Le système gravitaire – en rejetant les eaux à marée basse – est
efficace ! Le comte fonde alors les Waeteringues pour organiser le
dessèchement partout et en même temps. Il divise le territoire en secteurs sous
la tutelle des Margraves, des gouverneurs qui délèguent le travail aux grandes
abbayes. Un siècle plus tard, les Moermaistres, véritables techniciens, les
supplantent. Les travaux sont régulièrement ruinés par la rupture des digues de
mer ou par de fortes marées jusqu’à ce que le Duc Jean Sans Peur construise une
digue définitive au XVe siècle (la fameuse « digue du Comte Jean »).
Quant aux institutions des waeteringues, elles survivent aux révolutions, aux
guerres, aux changements de souveraineté en se réformant régulièrement.
Pour une nouvelle transgression dunkerquienne ?
Pour protéger Dunkerque en 1914, on ne chasse pas les eaux
de la plaine. Peu de souci, l’eau douce stagne environ six mois, idem en avril
1918 pour contrer les dernières offensives allemandes. Plus dures sont les
inondations de 1940 et 1944 ! L’inondation par l’eau douce est entreprise
en 1940 mais les combats endommagent les écluses et l’eau de mer revient !
En 1944, l’occupant décide de faire entrer l’eau de mer. Dans leurs plans se
redessine le paysage du XIe siècle ! Par endroit, la hauteur d’eau peut
aller jusque 4 mètres. La situation dure alors 8 mois, plus dans les Moëres.

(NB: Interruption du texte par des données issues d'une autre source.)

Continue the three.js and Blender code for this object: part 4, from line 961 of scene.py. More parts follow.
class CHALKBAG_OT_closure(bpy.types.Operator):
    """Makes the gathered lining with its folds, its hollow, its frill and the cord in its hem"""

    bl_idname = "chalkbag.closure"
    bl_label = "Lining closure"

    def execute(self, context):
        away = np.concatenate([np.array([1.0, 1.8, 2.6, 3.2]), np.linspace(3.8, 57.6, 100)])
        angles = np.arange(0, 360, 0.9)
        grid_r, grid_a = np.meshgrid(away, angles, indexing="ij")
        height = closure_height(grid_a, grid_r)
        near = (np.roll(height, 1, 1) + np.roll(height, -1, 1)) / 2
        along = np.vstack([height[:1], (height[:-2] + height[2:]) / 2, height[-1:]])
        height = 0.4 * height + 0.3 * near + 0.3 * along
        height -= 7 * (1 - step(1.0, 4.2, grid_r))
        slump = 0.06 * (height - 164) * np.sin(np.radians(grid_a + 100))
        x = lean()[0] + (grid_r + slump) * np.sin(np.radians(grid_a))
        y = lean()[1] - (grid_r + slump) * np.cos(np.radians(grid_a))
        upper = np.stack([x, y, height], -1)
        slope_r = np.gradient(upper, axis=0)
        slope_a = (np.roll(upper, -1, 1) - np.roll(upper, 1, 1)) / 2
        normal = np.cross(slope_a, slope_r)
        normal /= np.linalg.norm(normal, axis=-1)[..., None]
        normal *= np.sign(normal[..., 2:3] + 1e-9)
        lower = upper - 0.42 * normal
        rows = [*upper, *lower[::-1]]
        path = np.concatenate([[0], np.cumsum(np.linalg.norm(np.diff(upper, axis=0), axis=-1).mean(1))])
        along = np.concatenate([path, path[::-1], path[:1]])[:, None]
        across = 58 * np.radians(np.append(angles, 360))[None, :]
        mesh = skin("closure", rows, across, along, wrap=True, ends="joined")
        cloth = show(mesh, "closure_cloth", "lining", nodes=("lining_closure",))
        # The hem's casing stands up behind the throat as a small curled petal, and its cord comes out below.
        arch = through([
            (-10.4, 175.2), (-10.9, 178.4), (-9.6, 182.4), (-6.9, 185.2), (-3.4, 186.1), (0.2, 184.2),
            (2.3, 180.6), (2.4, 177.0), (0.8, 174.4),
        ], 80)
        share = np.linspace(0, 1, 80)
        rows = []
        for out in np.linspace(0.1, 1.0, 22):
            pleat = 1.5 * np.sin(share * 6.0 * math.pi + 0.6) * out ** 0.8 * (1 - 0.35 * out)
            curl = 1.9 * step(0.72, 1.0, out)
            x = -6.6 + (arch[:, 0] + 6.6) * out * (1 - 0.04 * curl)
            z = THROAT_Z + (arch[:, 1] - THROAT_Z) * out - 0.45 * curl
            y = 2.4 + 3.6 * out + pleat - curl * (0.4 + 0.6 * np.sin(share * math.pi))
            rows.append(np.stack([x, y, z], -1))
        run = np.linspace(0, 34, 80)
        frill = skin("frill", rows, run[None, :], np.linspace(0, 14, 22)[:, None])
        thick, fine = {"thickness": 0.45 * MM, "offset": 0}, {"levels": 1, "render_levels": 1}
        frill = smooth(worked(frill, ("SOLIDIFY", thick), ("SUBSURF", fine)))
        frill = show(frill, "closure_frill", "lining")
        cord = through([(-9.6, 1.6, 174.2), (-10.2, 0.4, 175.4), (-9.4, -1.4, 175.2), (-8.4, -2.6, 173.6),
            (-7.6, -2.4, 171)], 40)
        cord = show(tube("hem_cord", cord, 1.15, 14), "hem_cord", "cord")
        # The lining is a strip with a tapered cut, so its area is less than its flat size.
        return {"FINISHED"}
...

Le monde change plus vite que prévu. Si le réchauffement
climatique continue, la mer pourrait monter assez pour empêcher l’écoulement
gravitaire. Comment faire si les eaux sont à la même altitude que la
côte ? Ajoutons à cela la possibilité de très fortes tempêtes (nombreuses
ces dernières années) et une transgression serait d’autant plus facile que les
cordons dunaires sont maintenant des plus symboliques. Comme les activités
humaines ont largement ouvert le littoral, il faut imaginer ce que donnerait
une nouvelle transgression dans une région très peuplée, très industrialisée. A
l’image d’un verre renversé sur une table, rien n’arrêterait l’eau, qu’elle
entre dans les terres ou qu’on le sache plus l’évacuer. Parlera-t-on alors de
Saint-Pol-sous-mer ou de Cassel-les-Bains si les prévisions des
climatologues s’avéraient exactes ? Les 5 derniers centimètres évoqués
plus haut risquent de nous coûter cher ! A l’heure de la modernité érigée
en dogme, nos gouvernants devraient faire confiance à l’expérience du passé et
soutenir des institutions assez anciennes pour tirer parti de leur expérience.